## DATA SECTION
[START]

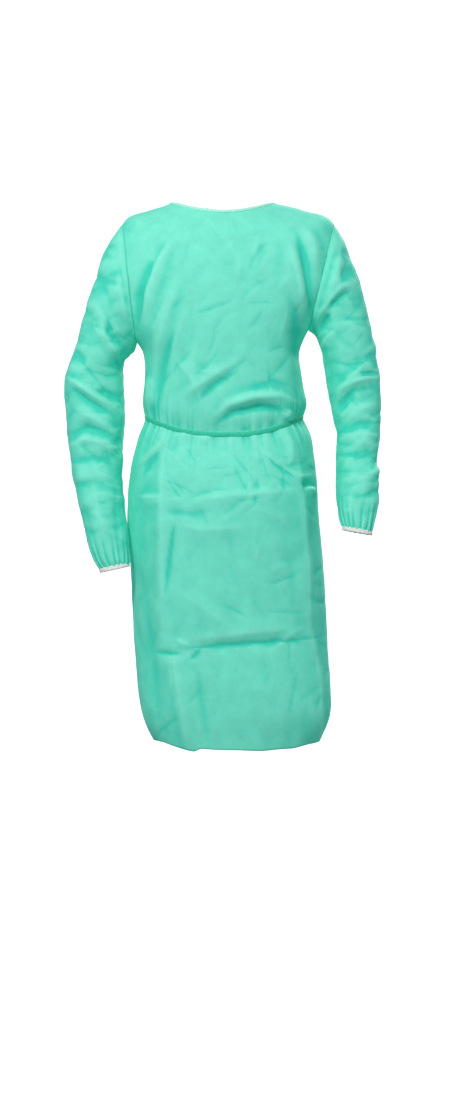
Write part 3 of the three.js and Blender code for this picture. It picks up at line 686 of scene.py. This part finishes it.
def studio_paper(name, colour, glow):
    # Matt studio paper: to the eye one even pale tone.
    material = blank(name)
    surface = add_node(material, "ShaderNodeBsdfPrincipled", {
        "Base Color": paint(colour), "Roughness": 0.9, "Specular IOR Level": 0.1,
        "Emission Color": paint(colour), "Emission Strength": glow})
    add_node(material, "ShaderNodeOutputMaterial", links={"Surface": surface.outputs["BSDF"]})
    return material


# cloth colours: base, painted highlight on creases, painted shade in grooves and on the sides, and its
# painted glow
cloth = nonwoven_cloth("spunbond_nonwoven", "#74D4BC", "#A0E8D6", "#12B9A0", "#00B7A2")
# tape colours: base and two fibre tones; the deeper tone also colours their painted glow
tie_tape = stitched_tape("nonwoven_tie_tape", "#2FC2A0", "#48CEB0", "#1AAA8A", 0.0028)
binding_tape = stitched_tape("nonwoven_binding", "#A2E6D4", "#BDF2E4", "#7DD2BC", 0.0030)
rib_knit = knitted_elastic("white_knitted_elastic")


# ---------------------------------------------------------------- the cloth panels
# The body is three sheets: the front from side seam to side seam, and two back sheets that
# overlap at the middle, the left over the right.
DOWN = even_stations()
# Across the gown, how far the front hem hangs above its even line, or below it if less than zero.
HEM_LINE = ([-140, -118, -100, -76, -58, -46, -20, 28, 72, 100, 129, 160, 182],
            [0, 4, 1, -3, -5, 1, 0, -1, -4, -3, -4, 0, 0])
LENGTH = 1.05  # metres of cloth from neck to hem
AXIS = (0.0, -0.004)  # x and y of the middle of the body


def body_points(start_angle, end_angle, lift=None):
    """Rows and columns of the body's cloth between two edges, each an angle or one per station,
    and its painted light and shade: paler on a crease, deeper in a groove and on the sides."""
    starts = np.broadcast_to(start_angle, DOWN.shape)
    ends = np.broadcast_to(end_angle, DOWN.shape)
    shares = even_angles(starts[len(DOWN) // 2], ends[len(DOWN) // 2])
    angles = starts[:, None] + (ends - starts)[:, None] * shares
    stations = np.repeat(DOWN[:, None], len(shares), axis=1)
    flat_angles, flat_stations = angles.ravel(), stations.ravel()
    raised = seam_dip(flat_angles, flat_stations)
    if lift is not None:
        raised = raised + lift(flat_angles, flat_stations)
    points, out, height = body_cloth(flat_angles, flat_stations, raised)
    # painted shade where the cloth turns sideways, away from the front lamps
    turned = np.clip((np.abs(out[:, 0]) - 0.30) / 0.5, 0, 1)
    slant = np.maximum(turned, outer_panel(points)).reshape(angles.shape)
    x = points[:, 0]
    drop = np.interp(x, HEM_LINE[0], HEM_LINE[1]) * np.clip((flat_stations - 15.2) / 0.8, 0, 1)
    points[:, 2] += drop * (points[:, 1] < 0)
    # painted highlight on creases, painted shade in grooves and on the sides
    crease = pressed(height.reshape(angles.shape)) - 0.5 * slant
    return points.reshape(*angles.shape, 3), np.clip(crease, -1, 1)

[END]

Reproduce the complete data exactly as presented above.

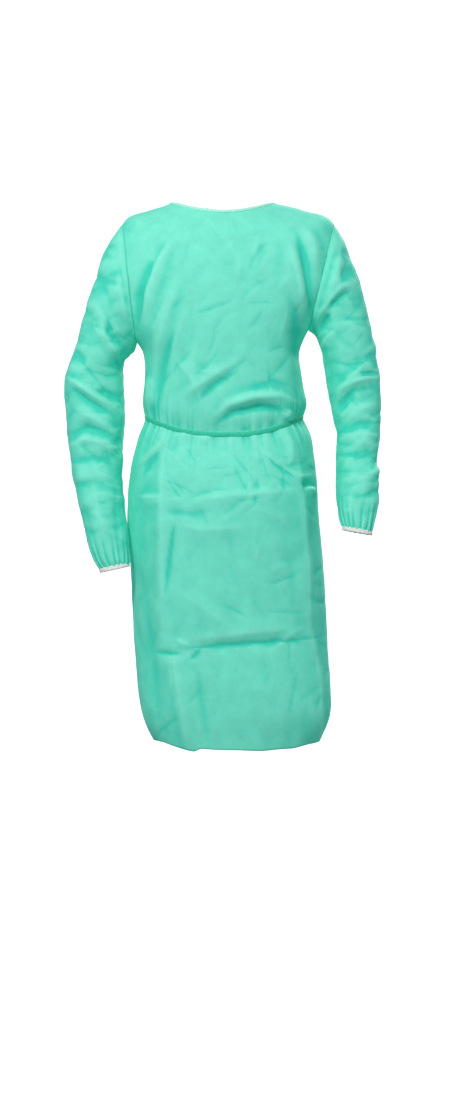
Write part 3 of the three.js and Blender code for this picture. It picks up at line 686 of scene.py. This part finishes it.
def studio_paper(name, colour, glow):
    # Matt studio paper: to the eye one even pale tone.
    material = blank(name)
    surface = add_node(material, "ShaderNodeBsdfPrincipled", {
        "Base Color": paint(colour), "Roughness": 0.9, "Specular IOR Level": 0.1,
        "Emission Color": paint(colour), "Emission Strength": glow})
    add_node(material, "ShaderNodeOutputMaterial", links={"Surface": surface.outputs["BSDF"]})
    return material


# cloth colours: base, painted highlight on creases, painted shade in grooves and on the sides, and its
# painted glow
cloth = nonwoven_cloth("spunbond_nonwoven", "#74D4BC", "#A0E8D6", "#12B9A0", "#00B7A2")
# tape colours: base and two fibre tones; the deeper tone also colours their painted glow
tie_tape = stitched_tape("nonwoven_tie_tape", "#2FC2A0", "#48CEB0", "#1AAA8A", 0.0028)
binding_tape = stitched_tape("nonwoven_binding", "#A2E6D4", "#BDF2E4", "#7DD2BC", 0.0030)
rib_knit = knitted_elastic("white_knitted_elastic")


# ---------------------------------------------------------------- the cloth panels
# The body is three sheets: the front from side seam to side seam, and two back sheets that
# overlap at the middle, the left over the right.
DOWN = even_stations()
# Across the gown, how far the front hem hangs above its even line, or below it if less than zero.
HEM_LINE = ([-140, -118, -100, -76, -58, -46, -20, 28, 72, 100, 129, 160, 182],
            [0, 4, 1, -3, -5, 1, 0, -1, -4, -3, -4, 0, 0])
LENGTH = 1.05  # metres of cloth from neck to hem
AXIS = (0.0, -0.004)  # x and y of the middle of the body


def body_points(start_angle, end_angle, lift=None):
    """Rows and columns of the body's cloth between two edges, each an angle or one per station,
    and its painted light and shade: paler on a crease, deeper in a groove and on the sides."""
    starts = np.broadcast_to(start_angle, DOWN.shape)
    ends = np.broadcast_to(end_angle, DOWN.shape)
    shares = even_angles(starts[len(DOWN) // 2], ends[len(DOWN) // 2])
    angles = starts[:, None] + (ends - starts)[:, None] * shares
    stations = np.repeat(DOWN[:, None], len(shares), axis=1)
    flat_angles, flat_stations = angles.ravel(), stations.ravel()
    raised = seam_dip(flat_angles, flat_stations)
    if lift is not None:
        raised = raised + lift(flat_angles, flat_stations)
    points, out, height = body_cloth(flat_angles, flat_stations, raised)
    # painted shade where the cloth turns sideways, away from the front lamps
    turned = np.clip((np.abs(out[:, 0]) - 0.30) / 0.5, 0, 1)
    slant = np.maximum(turned, outer_panel(points)).reshape(angles.shape)
    x = points[:, 0]
    drop = np.interp(x, HEM_LINE[0], HEM_LINE[1]) * np.clip((flat_stations - 15.2) / 0.8, 0, 1)
    points[:, 2] += drop * (points[:, 1] < 0)
    # painted highlight on creases, painted shade in grooves and on the sides
    crease = pressed(height.reshape(angles.shape)) - 0.5 * slant
    return points.reshape(*angles.shape, 3), np.clip(crease, -1, 1)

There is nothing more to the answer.